WORK TO DO —
Return each line containing "metres".
==== RECORDS PROVIDED
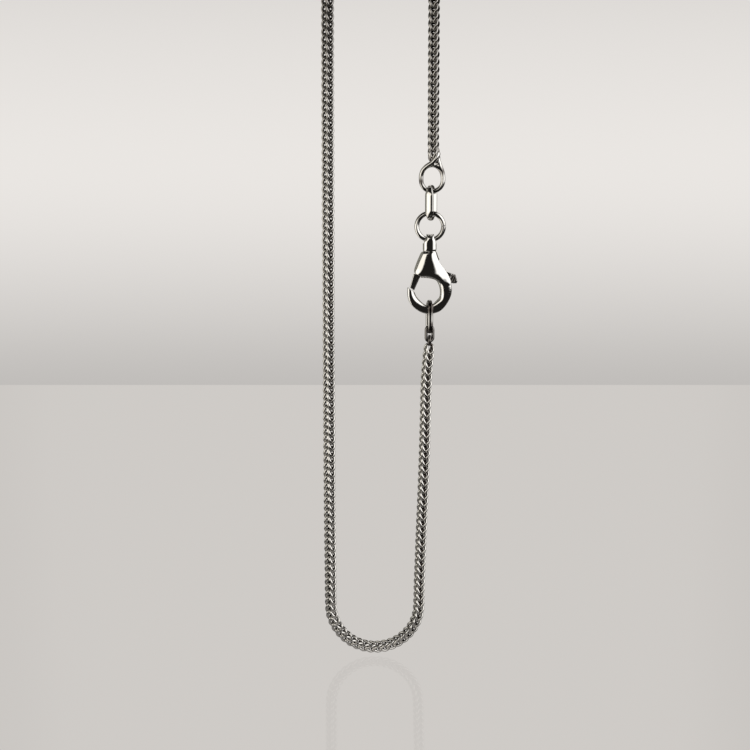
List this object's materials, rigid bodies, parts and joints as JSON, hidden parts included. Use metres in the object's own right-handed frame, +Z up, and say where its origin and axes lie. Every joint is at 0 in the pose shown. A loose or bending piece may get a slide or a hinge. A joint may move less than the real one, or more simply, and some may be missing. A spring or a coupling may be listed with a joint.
{
  "type": "foxtail chain necklace with a lobster clasp",
  "caption": "Fine polished foxtail chain necklace, fastened with a small lobster clasp and hanging in one long closed loop.",
  "frame": {"origin": "the point under the inside of the top bend, where the closed loop hangs", "axes": "+Z up along the hanging strands, +X across them towards the clasp's strand, +Y to the back"},
  "size_m": [0.0213, 0.003, 0.2184],
  "materials": {
    "chain_silver": "polished silver, woven wire",
    "ring_silver": "polished silver wire",
    "clasp_silver": "mirror polished silver",
    "lever_silver": "polished silver, a little duller"
  },
  "bodies": {
    "necklace": {"foxtail_chain": "chain_silver", "end_ring": "ring_silver", "connector_link": "ring_silver", "jump_ring": "ring_silver", "clasp_body": "clasp_silver", "clasp_rivet": "clasp_silver", "end_link": "ring_silver", "first_link": "ring_silver"},
    "lever": {"clasp_lever": "lever_silver"}
  },
  "joints": [
    {"name": "lever_rock", "type": "hinge", "parent": "necklace", "child": "lever", "pos_m": [0.00725, 0, -0.15215], "axis": [0, -1, 0], "range_deg": [0, 22], "stiffness_Nm_per_rad": 0.004, "springref_deg": -5.73}
  ]
}
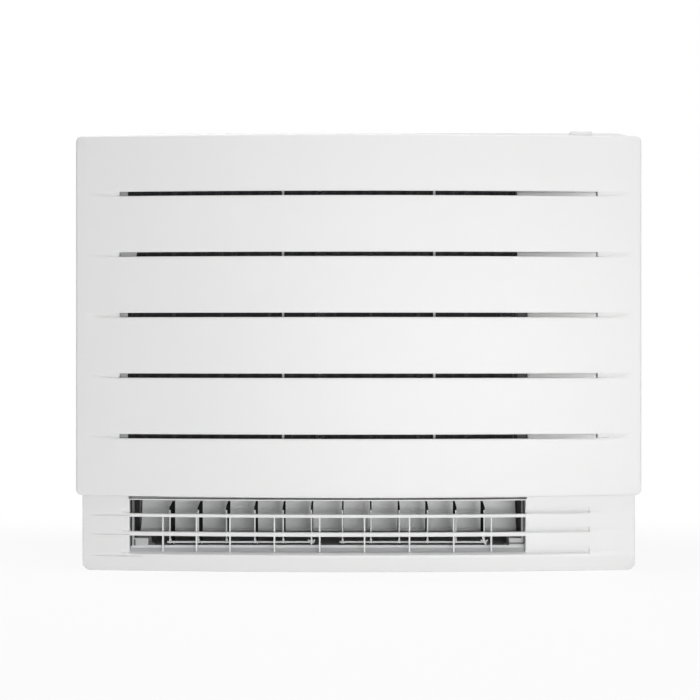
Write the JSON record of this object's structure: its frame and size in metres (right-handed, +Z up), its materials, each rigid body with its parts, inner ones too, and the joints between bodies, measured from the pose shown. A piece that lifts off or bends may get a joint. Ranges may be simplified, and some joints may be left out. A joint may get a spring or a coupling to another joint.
{
  "type": "floor-level split air conditioner indoor unit",
  "caption": "Low console air conditioner indoor unit with a bowed slotted front panel, a lower outlet with guard and louvre, and a top flap.",
  "frame": {"origin": "centre of the four wall screws, on the wall plane", "axes": "+Y into the wall, +X to the right seen from the front, +Z up"},
  "size_m": [0.75, 0.2379, 0.6],
  "materials": {
    "white_abs": "satin moulded",
    "light_abs": "satin moulded",
    "grey_abs": "satin moulded",
    "dark_abs": "satin moulded",
    "dark_net": "matt woven",
    "dark_frame": "matt moulded",
    "cassette": "matt moulded",
    "galvanised": "galvanised sheet",
    "bright_steel": "turned and plated",
    "fins": "pressed foil",
    "copper": "drawn tube",
    "brass": "turned",
    "fan_plastic": "matt moulded",
    "motor_shell": "dark lacquer",
    "board": "solder mask",
    "terminals": "moulded",
    "lens": "tinted",
    "rubber": "moulded"
  },
  "bodies": {
    "root": {"wall_plate": "galvanised", "rear_frame": "white_abs", "front_casing": "white_abs", "outlet_fascia": "white_abs", "guard_bars": "white_abs", "guard_uprights": "white_abs", "filter_frames": "dark_frame", "filter_nets": "dark_net", "deodoriser_cassettes": "cassette", "fin_pack": "fins", "coil_end_plates": "galvanised", "return_bends": "copper", "gas_pipe": "copper", "liquid_pipe": "copper", "flare_unions": "brass", "drain_pan": "light_abs", "bell_mouth": "light_abs", "fan_scroll": "light_abs", "fan_motor": "motor_shell", "motor_bracket": "galvanised", "lower_duct": "light_abs", "upper_duct": "light_abs", "step_motors": "bright_steel", "control_box": "galvanised", "control_cover": "galvanised", "control_board": "board", "terminal_block": "terminals", "receiver_housing": "white_abs", "receiver_lens": "lens", "receiver_board": "board", "casing_screws": "bright_steel", "cable_grommet": "rubber"},
    "fan": {"fan_wheel": "fan_plastic", "fan_nut": "bright_steel", "motor_shaft": "bright_steel"},
    "front_panel": {"front_panel": "white_abs"},
    "upper_flap": {"upper_flap": "white_abs"},
    "lower_damper": {"lower_damper": "grey_abs"},
    "power_button": {"power_button": "white_abs"},
    "panel_stopper_left": {"panel_stopper_left": "light_abs"},
    "panel_stopper_right": {"panel_stopper_right": "light_abs"},
    "lower_rod_left": {"lower_rod_left": "light_abs"},
    "lower_rod_right": {"lower_rod_right": "light_abs"},
    "upper_rod": {"upper_rod": "light_abs"},
    "lower_blade_1": {"lower_blade_1": "dark_abs"},
    "lower_blade_2": {"lower_blade_2": "dark_abs"},
    "lower_blade_3": {"lower_blade_3": "dark_abs"},
    "lower_blade_4": {"lower_blade_4": "dark_abs"},
    "lower_blade_5": {"lower_blade_5": "dark_abs"},
    "lower_blade_6": {"lower_blade_6": "dark_abs"},
    "lower_blade_7": {"lower_blade_7": "dark_abs"},
    "lower_blade_8": {"lower_blade_8": "dark_abs"},
    "lower_blade_9": {"lower_blade_9": "dark_abs"},
    "lower_blade_10": {"lower_blade_10": "dark_abs"},
    "lower_blade_11": {"lower_blade_11": "dark_abs"},
    "lower_blade_12": {"lower_blade_12": "dark_abs"},
    "upper_blade_1": {"upper_blade_1": "grey_abs"},
    "upper_blade_2": {"upper_blade_2": "grey_abs"},
    "upper_blade_3": {"upper_blade_3": "grey_abs"},
    "upper_blade_4": {"upper_blade_4": "grey_abs"}
  },
  "joints": [
    {"name": "front_panel_hinge", "type": "hinge", "parent": "root", "child": "front_panel", "pos_m": [0, -0.222, -0.196], "axis": [1, 0, 0], "range_deg": [0, 30]},
    {"name": "upper_flap_hinge", "type": "hinge", "parent": "root", "child": "upper_flap", "pos_m": [-0.04, -0.1097, 0.29025], "axis": [-1, 0, 0], "range_deg": [0, 75]},
    {"name": "lower_damper_hinge", "type": "hinge", "parent": "root", "child": "lower_damper", "pos_m": [-0.04, -0.141, -0.21], "axis": [1, 0, 0], "range_deg": [0, 80]},
    {"name": "fan_spin", "type": "hinge", "parent": "root", "child": "fan", "pos_m": [-0.04, -0.08, 0.038], "axis": [0, 1, 0], "continuous": true},
    {"name": "lower_blade_1_pivot", "type": "hinge", "parent": "root", "child": "lower_blade_1", "pos_m": [-0.252, -0.172, -0.24], "axis": [0, 0, 1], "range_deg": [-25, 25]},
    {"name": "lower_blade_2_pivot", "type": "hinge", "parent": "root", "child": "lower_blade_2", "pos_m": [-0.2142, -0.172, -0.24], "axis": [0, 0, 1], "range_deg": [-25, 25]},
    {"name": "lower_blade_3_pivot", "type": "hinge", "parent": "root", "child": "lower_blade_3", "pos_m": [-0.1764, -0.172, -0.24], "axis": [0, 0, 1], "range_deg": [-25, 25]},
    {"name": "lower_blade_4_pivot", "type": "hinge", "parent": "root", "child": "lower_blade_4", "pos_m": [-0.1386, -0.172, -0.24], "axis": [0, 0, 1], "range_deg": [-25, 25]},
    {"name": "lower_blade_5_pivot", "type": "hinge", "parent": "root", "child": "lower_blade_5", "pos_m": [-0.1008, -0.172, -0.24], "axis": [0, 0, 1], "range_deg": [-25, 25]},
    {"name": "lower_blade_6_pivot", "type": "hinge", "parent": "root", "child": "lower_blade_6", "pos_m": [-0.063, -0.172, -0.24], "axis": [0, 0, 1], "range_deg": [-25, 25]},
    {"name": "lower_blade_7_pivot", "type": "hinge", "parent": "root", "child": "lower_blade_7", "pos_m": [-0.0215, -0.172, -0.24], "axis": [0, 0, 1], "range_deg": [-25, 25]},
    {"name": "lower_blade_8_pivot", "type": "hinge", "parent": "root", "child": "lower_blade_8", "pos_m": [0.0163, -0.172, -0.24], "axis": [0, 0, 1], "range_deg": [-25, 25]},
    {"name": "lower_blade_9_pivot", "type": "hinge", "parent": "root", "child": "lower_blade_9", "pos_m": [0.0541, -0.172, -0.24], "axis": [0, 0, 1], "range_deg": [-25, 25]},
    {"name": "lower_blade_10_pivot", "type": "hinge", "parent": "root", "child": "lower_blade_10", "pos_m": [0.0919, -0.172, -0.24], "axis": [0, 0, 1], "range_deg": [-25, 25]},
    {"name": "lower_blade_11_pivot", "type": "hinge", "parent": "root", "child": "lower_blade_11", "pos_m": [0.1297, -0.172, -0.24], "axis": [0, 0, 1], "range_deg": [-25, 25]},
    {"name": "lower_blade_12_pivot", "type": "hinge", "parent": "root", "child": "lower_blade_12", "pos_m": [0.1675, -0.172, -0.24], "axis": [0, 0, 1], "range_deg": [-25, 25]},
    {"name": "lower_rod_left_link", "type": "hinge", "parent": "lower_blade_1", "child": "lower_rod_left", "pos_m": [-0.252, -0.2015, -0.2625], "axis": [0, 0, 1], "range_deg": [-25, 25]},
    {"name": "lower_rod_right_link", "type": "hinge", "parent": "lower_blade_7", "child": "lower_rod_right", "pos_m": [-0.0215, -0.2015, -0.2625], "axis": [0, 0, 1], "range_deg": [-25, 25]},
    {"name": "upper_blade_1_pivot", "type": "hinge", "parent": "root", "child": "upper_blade_1", "pos_m": [-0.217, -0.15, 0.264], "axis": [0, 1, 0], "range_deg": [-30, 30]},
    {"name": "upper_blade_2_pivot", "type": "hinge", "parent": "root", "child": "upper_blade_2", "pos_m": [-0.099, -0.15, 0.264], "axis": [0, 1, 0], "range_deg": [-30, 30]},
    {"name": "upper_blade_3_pivot", "type": "hinge", "parent": "root", "child": "upper_blade_3", "pos_m": [0.019, -0.15, 0.264], "axis": [0, 1, 0], "range_deg": [-30, 30]},
    {"name": "upper_blade_4_pivot", "type": "hinge", "parent": "root", "child": "upper_blade_4", "pos_m": [0.137, -0.15, 0.264], "axis": [0, 1, 0], "range_deg": [-30, 30]},
    {"name": "upper_rod_link", "type": "hinge", "parent": "upper_blade_1", "child": "upper_rod", "pos_m": [-0.217, -0.191, 0.253], "axis": [0, 1, 0], "range_deg": [-30, 30]},
    {"name": "power_button_press", "type": "slide", "parent": "root", "child": "power_button", "axis": [0, 0, -1], "range_m": [0, 0.0012], "stiffness_N_per_m": 400, "springref_m": -0.0012},
    {"name": "panel_stopper_left_slide", "type": "slide", "parent": "root", "child": "panel_stopper_left", "axis": [1, 0, 0], "range_m": [0, 0.008]},
    {"name": "panel_stopper_right_slide", "type": "slide", "parent": "root", "child": "panel_stopper_right", "axis": [-1, 0, 0], "range_m": [0, 0.008]}
  ],
  "couplings": [
    {"joint": "lower_blade_2_pivot", "follows": "lower_blade_1_pivot", "ratio": 1},
    {"joint": "lower_blade_3_pivot", "follows": "lower_blade_1_pivot", "ratio": 1},
    {"joint": "lower_blade_4_pivot", "follows": "lower_blade_1_pivot", "ratio": 1},
    {"joint": "lower_blade_5_pivot", "follows": "lower_blade_1_pivot", "ratio": 1},
    {"joint": "lower_blade_6_pivot", "follows": "lower_blade_1_pivot", "ratio": 1},
    {"joint": "lower_rod_left_link", "follows": "lower_blade_1_pivot", "ratio": -1},
    {"joint": "lower_blade_8_pivot", "follows": "lower_blade_7_pivot", "ratio": 1},
    {"joint": "lower_blade_9_pivot", "follows": "lower_blade_7_pivot", "ratio": 1},
    {"joint": "lower_blade_10_pivot", "follows": "lower_blade_7_pivot", "ratio": 1},
    {"joint": "lower_blade_11_pivot", "follows": "lower_blade_7_pivot", "ratio": 1},
    {"joint": "lower_blade_12_pivot", "follows": "lower_blade_7_pivot", "ratio": 1},
    {"joint": "lower_rod_right_link", "follows": "lower_blade_7_pivot", "ratio": -1},
    {"joint": "upper_blade_2_pivot", "follows": "upper_blade_1_pivot", "ratio": 1},
    {"joint": "upper_blade_3_pivot", "follows": "upper_blade_1_pivot", "ratio": 1},
    {"joint": "upper_blade_4_pivot", "follows": "upper_blade_1_pivot", "ratio": 1},
    {"joint": "upper_rod_link", "follows": "upper_blade_1_pivot", "ratio": -1}
  ]
}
========
FULL OUTPUT —
List this object's materials, rigid bodies, parts and joints as JSON, hidden parts included. Use metres in the object's own right-handed frame, +Z up, and say where its origin and axes lie. Every joint is at 0 in the pose shown. A loose or bending piece may get a slide or a hinge. A joint may move less than the real one, or more simply, and some may be missing. A spring or a coupling may be listed with a joint.
Write the JSON record of this object's structure: its frame and size in metres (right-handed, +Z up), its materials, each rigid body with its parts, inner ones too, and the joints between bodies, measured from the pose shown. A piece that lifts off or bends may get a joint. Ranges may be simplified, and some joints may be left out. A joint may get a spring or a coupling to another joint.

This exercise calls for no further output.